### Exercise prompt
Extract each line of the data below exactly as written.
── Materials provided ──
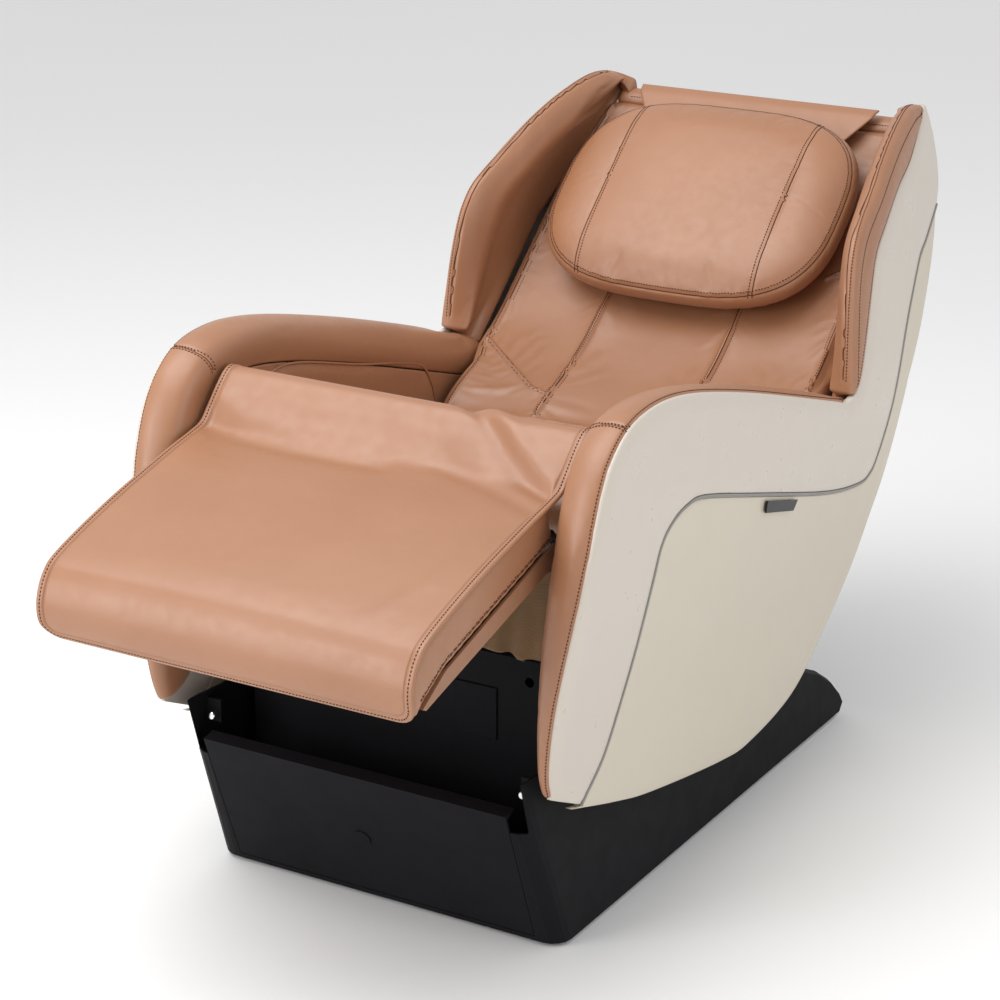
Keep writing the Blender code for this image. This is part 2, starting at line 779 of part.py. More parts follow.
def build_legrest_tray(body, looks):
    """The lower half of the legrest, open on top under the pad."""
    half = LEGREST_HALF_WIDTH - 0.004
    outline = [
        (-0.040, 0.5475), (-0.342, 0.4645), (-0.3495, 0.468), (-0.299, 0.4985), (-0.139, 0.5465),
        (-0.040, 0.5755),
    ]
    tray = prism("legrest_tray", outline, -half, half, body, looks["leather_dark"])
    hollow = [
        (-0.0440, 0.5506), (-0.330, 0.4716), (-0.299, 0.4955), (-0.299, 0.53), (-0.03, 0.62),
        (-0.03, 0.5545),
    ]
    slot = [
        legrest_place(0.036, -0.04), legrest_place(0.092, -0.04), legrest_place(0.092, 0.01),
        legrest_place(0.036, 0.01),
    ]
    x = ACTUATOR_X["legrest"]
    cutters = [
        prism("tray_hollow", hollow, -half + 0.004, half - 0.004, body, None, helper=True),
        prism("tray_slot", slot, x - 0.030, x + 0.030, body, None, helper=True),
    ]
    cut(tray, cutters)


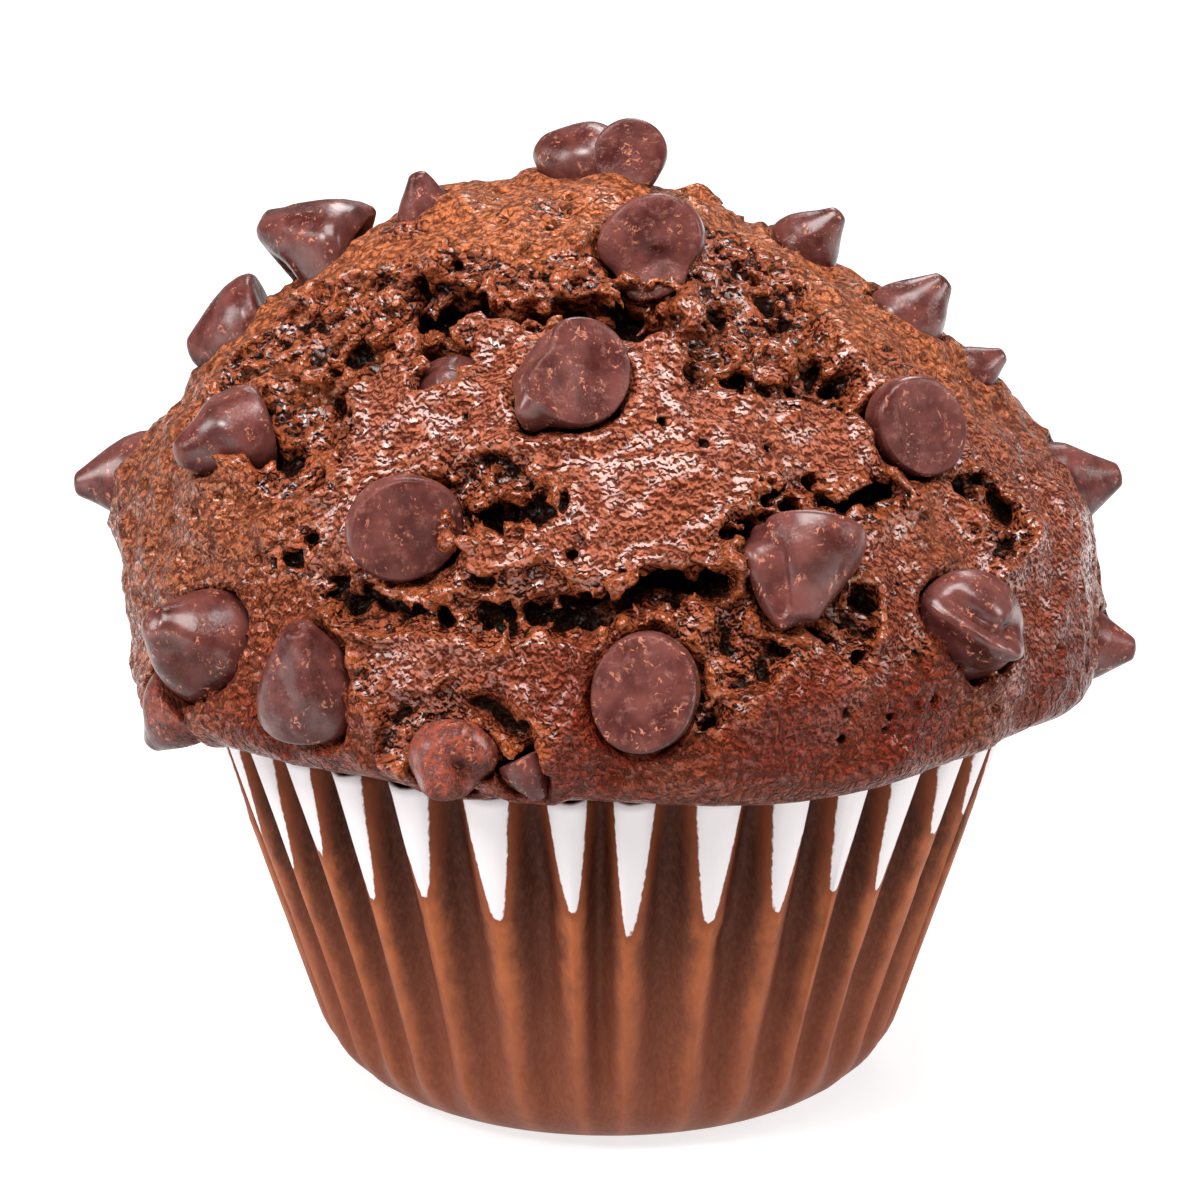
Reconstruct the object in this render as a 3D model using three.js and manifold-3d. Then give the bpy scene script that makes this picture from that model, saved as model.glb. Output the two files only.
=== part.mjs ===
───
### Solution for this task
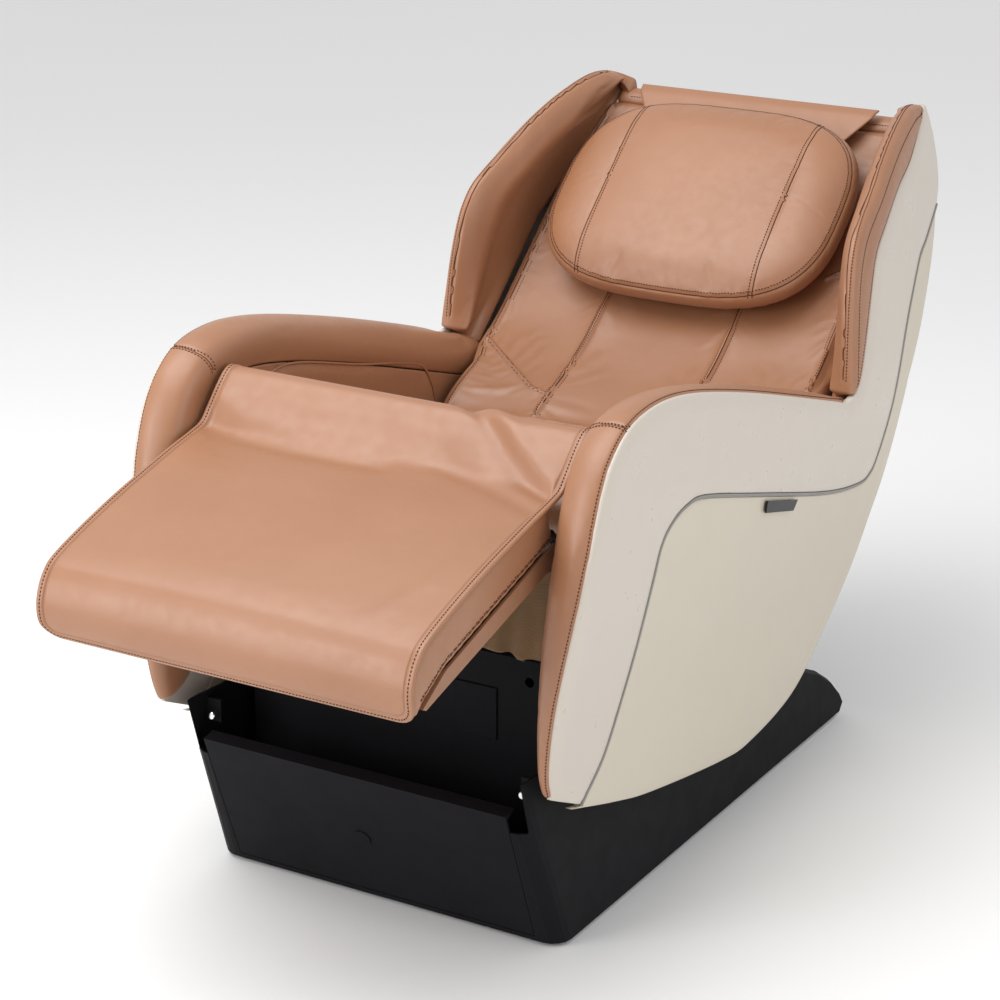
Keep writing the Blender code for this image. This is part 2, starting at line 779 of part.py. More parts follow.
def build_legrest_tray(body, looks):
    """The lower half of the legrest, open on top under the pad."""
    half = LEGREST_HALF_WIDTH - 0.004
    outline = [
        (-0.040, 0.5475), (-0.342, 0.4645), (-0.3495, 0.468), (-0.299, 0.4985), (-0.139, 0.5465),
        (-0.040, 0.5755),
    ]
    tray = prism("legrest_tray", outline, -half, half, body, looks["leather_dark"])
    hollow = [
        (-0.0440, 0.5506), (-0.330, 0.4716), (-0.299, 0.4955), (-0.299, 0.53), (-0.03, 0.62),
        (-0.03, 0.5545),
    ]
    slot = [
        legrest_place(0.036, -0.04), legrest_place(0.092, -0.04), legrest_place(0.092, 0.01),
        legrest_place(0.036, 0.01),
    ]
    x = ACTUATOR_X["legrest"]
    cutters = [
        prism("tray_hollow", hollow, -half + 0.004, half - 0.004, body, None, helper=True),
        prism("tray_slot", slot, x - 0.030, x + 0.030, body, None, helper=True),
    ]
    cut(tray, cutters)


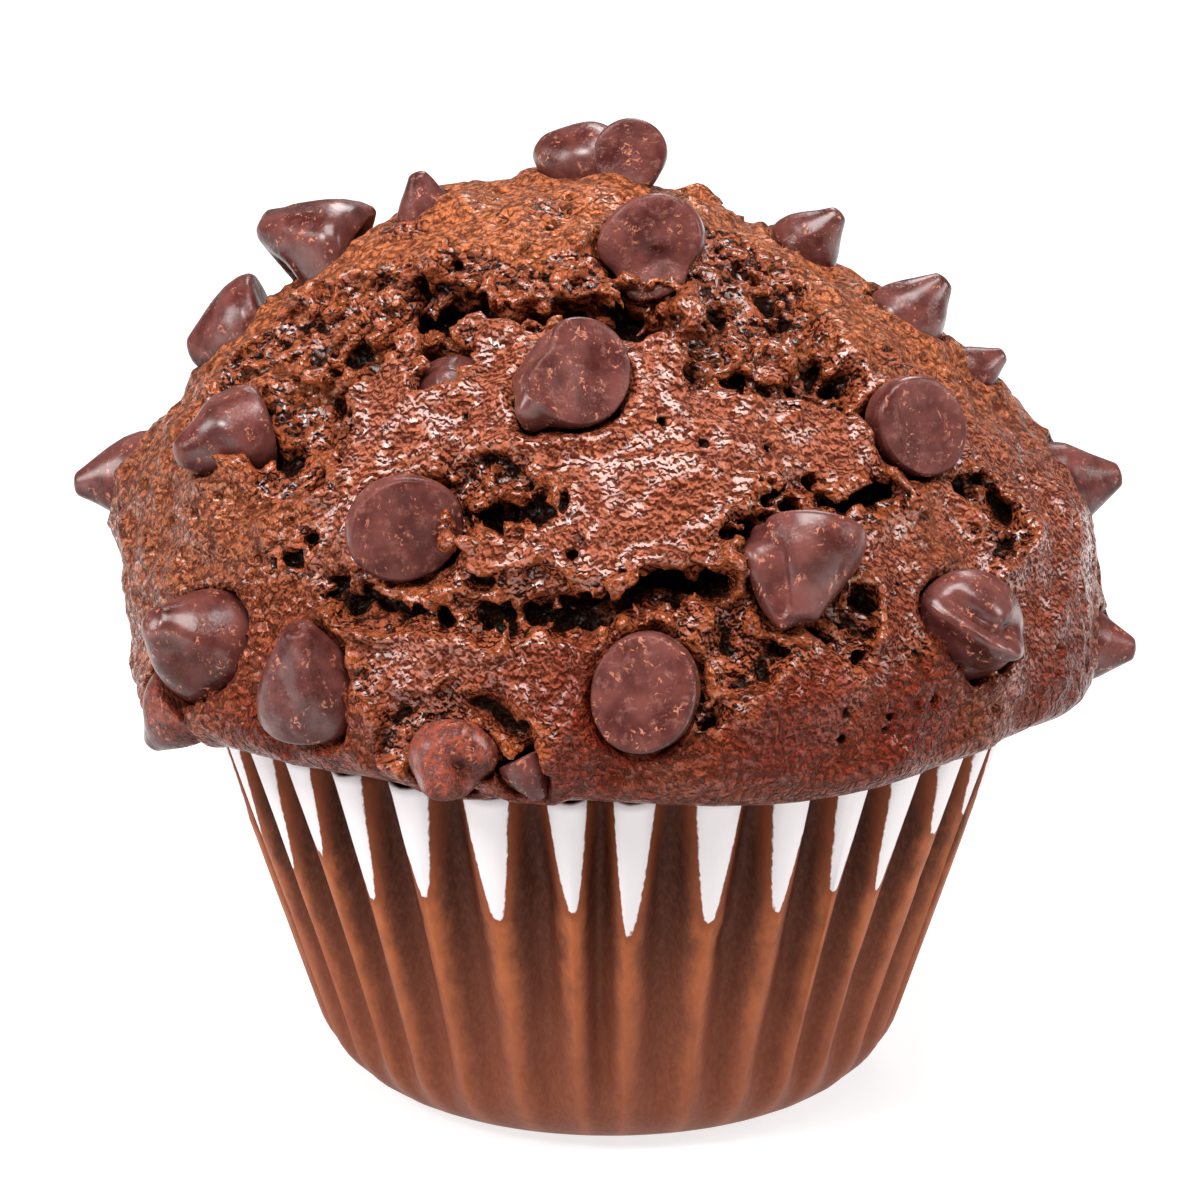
Reconstruct the object in this render as a 3D model using three.js and manifold-3d. Then give the bpy scene script that makes this picture from that model, saved as model.glb. Output the two files only.
=== part.mjs ===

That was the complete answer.